Venture capitalists from around the world say the current level of IPO activity is too low to support the health of the venture capital industry in their respective countries, according to the 2011 Global Venture Capital Survey sponsored by Deloitte and the National Venture Capital Association.
More than 80 percent of global venture capitalists surveyed stated that current IPO activity levels in their home countries are too low. The survey, conducted annually, reveals that venture capitalists believe high returns generated by IPOs are critical in providing superior returns to limited partners and growth capital to developing portfolio companies.
Venture capitalists in the United States, China, Brazil, India and France found it most important to have an active IPO market in their home countries, followed closely by the United Kingdom, Canada, Germany and Israel. In the U.S., where there has been a large and active venture capital and entrepreneurial community for many years, 91 percent of venture capitalists deemed the U.S. IPO market a critical element of the U.S. venture capital industry. In contrast to the global trend, only 36 percent of U.S. venture capitalists said that IPO markets in other geographies were essential to the success of the U.S. venture capital industry.
Globally, 87 percent of respondents selected NASDAQ as one of the three most promising stock exchanges for venture-backed IPOs; 39 percent selected the New York Stock Exchange (NYSE), and 33 percent cited the Shanghai Stock Exchange. The vast majority of venture capitalists around the world still look to the U.S. exchanges to provide a healthy and vibrant market, yet 87 percent of U.S. venture capitalists believe that the current level of IPO activity is too low.
“Clearly the industry continues to feel the ripple effects of the global economic downturn -- most notably in the form of limited exit opportunities,” says Mark Jensen, partner, Deloitte & Touche LLP and national managing partner for venture capital services. “However, with signs of improvement in the economy and easing of the liquidity crisis, the tide may be turning. Innovation continues to be an important driver in our economic health and a strong exit marketplace is critical to the venture capital ecosystem driving much of that innovation.”

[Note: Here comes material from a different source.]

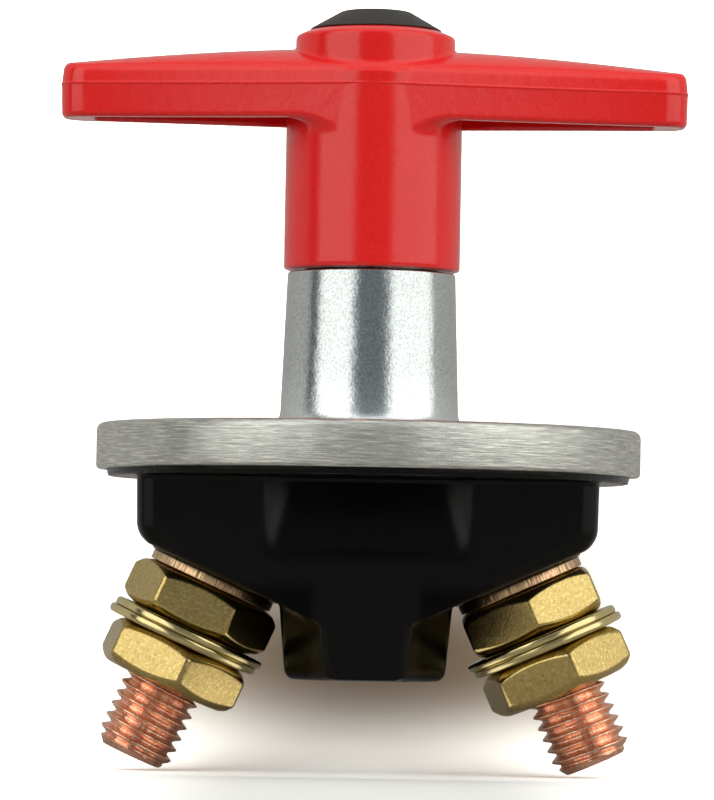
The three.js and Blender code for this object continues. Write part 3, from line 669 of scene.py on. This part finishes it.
def handle_field(x, y, z):
    ax, ay = np.abs(x), np.abs(y)
    around = np.sqrt(x * x + y * y)
    half = arm_half_depth(x)
    draft = np.where(z < PARTING, DRAFT_BELOW * (PARTING - z), DRAFT_ABOVE * (z - PARTING))
    flash = FLASH_HIGH * np.exp(-((z - PARTING) / FLASH_WIDE) ** 2)
    side = (ay - half + draft) * 0.985 - flash
    end = ax - HANDLE_X + FLASH_HIGH + draft * 0.8 - flash
    plan = both(side, end, ARM_END_R)
    fillet = UNDER_FILLET_R
    shoulder = np.clip(around - SLEEVE_R, 0, fillet)
    under_z = HANDLE_UNDER - (fillet - np.sqrt(np.maximum(fillet ** 2 - (fillet - shoulder) ** 2, 0)))
    under = (under_z - z) * 0.9
    along = np.clip((ax - RIDGE_FROM_X) / (HANDLE_X - RIDGE_FROM_X), 0, 1)
    ridge = RIDGE_END_Z + RIDGE_RISE * (1 - along ** 1.5)
    crown = 1 - np.clip(ay / half, 0, 1) ** 2
    top = (z - ARM_EDGE_Z - (ridge - ARM_EDGE_Z) * crown) * 0.88
    arms = both(both(plan, under, 0.55), top, 0.7)
    pocket_plan = both(ay - half + POCKET_WALL, ax - (HANDLE_X - POCKET_END_WALL), 1.0)
    pocket = both(pocket_plan, z - POCKET_TOP, 1.0)
    arms = without(arms, pocket, 0.35)
    sleeve = both(around - SLEEVE_R, both(SLEEVE_BOTTOM - z, z - WELL_FLOOR, 0.2), 0.35)
    shoulder = (around - HUB_R) * HUB_SLOPE[0] + (z - HUB_SHOULDER) * HUB_SLOPE[1]
    hub = both(both(around - HUB_R, 40.0 - z, 0.2), both(shoulder, z - HUB_TOP, 0.1), 0.35)
    body = either(np.minimum(arms, sleeve), hub, 0.35)
    skirt = np.maximum(around - SKIRT_R, z - SKIRT_TOP)
    socket = np.maximum(np.maximum(ax, ay) - SOCKET_HALF, z - SOCKET_TOP)
    well = np.maximum(around - WELL_R, WELL_FLOOR - z)
    hollow = np.minimum(np.minimum(skirt, socket), np.minimum(well, around - HANDLE_SCREW_HOLE_R))
    return without(body, hollow, 0.15)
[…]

Mark Heesen, president of the National Venture Capital Association, says, “The venture-backed IPO market has been an extraordinary creator of economic value in countless ways. Not only have millions of jobs been created, but superior returns have been delivered to pension beneficiaries, endowments and charitable foundations for decades. Entire industries have been formed, pushing innovation forward and changing the way we live and work for the better. The recovery of the IPO market, both here in the U.S. and abroad, is not a nicety but a necessity for the future health of the global economy.”
The slowdown in IPO activity is attributed to a lack of several key drivers that are necessary for a vibrant capital markets system. According to survey respondents the most important factors are a strong investor appetite for equity in public companies (83 percent); the need for a stable economic environment (52 percent); and the need for more adequate stock analyst coverage (32 percent). In the U.S., venture capitalists also cited the need for a competitive investment banking community (30 percent) for IPOs and easier reporting for newly public companies (33 percent).
“There is no doubt that the limited IPO market impacts investors and limited partners, but it’s important to remember that it affects entrepreneurs as well,” says Scott Tobin of Battery Ventures GP and head of the firm’s Israel office. “When I talk to these folks, whether in the U.S., Israel or anywhere in the world, they dream of solving big problems and building long-lasting public companies that survive beyond their tenure as CEO. You need a healthy IPO ecosystem to encourage that innovation and ensure that these incredibly smart and talented individuals truly reach for the stars.”
Despite capital markets challenges, tremendous promise remains for the venture capital industry globally. Of those who are investing outside their home countries, more than half (57 percent) plan to increase this activity during the next five years and an additional 35 percent plan to maintain their level of investment.
The survey also shows a tremendous amount of excitement around IT, healthcare services and clean tech innovation globally. Approximately 69 percent of respondents cited a surge in investment in cloud computing, while 65 percent plan to increase investment in social and new media. Clean technology remains attractive with 62 percent of respondents planning to increase investments in this area and an additional 26 percent planning to maintain their levels of clean tech investment. In China and India, there is considerable interest in both biopharmaceuticals and healthcare services.
"The recent run of global IPOs shows that innovative companies can come from anywhere," says Deepak Kamra, general partner of Canaan Partners. "Some of the companies with the strongest potential to become profitable global leaders have a multinational focus from the beginning - leveraging R&D in Israel, manufacturing in China, services in India and partnerships in the U.S. -- and this is driving investors to increase their global coverage."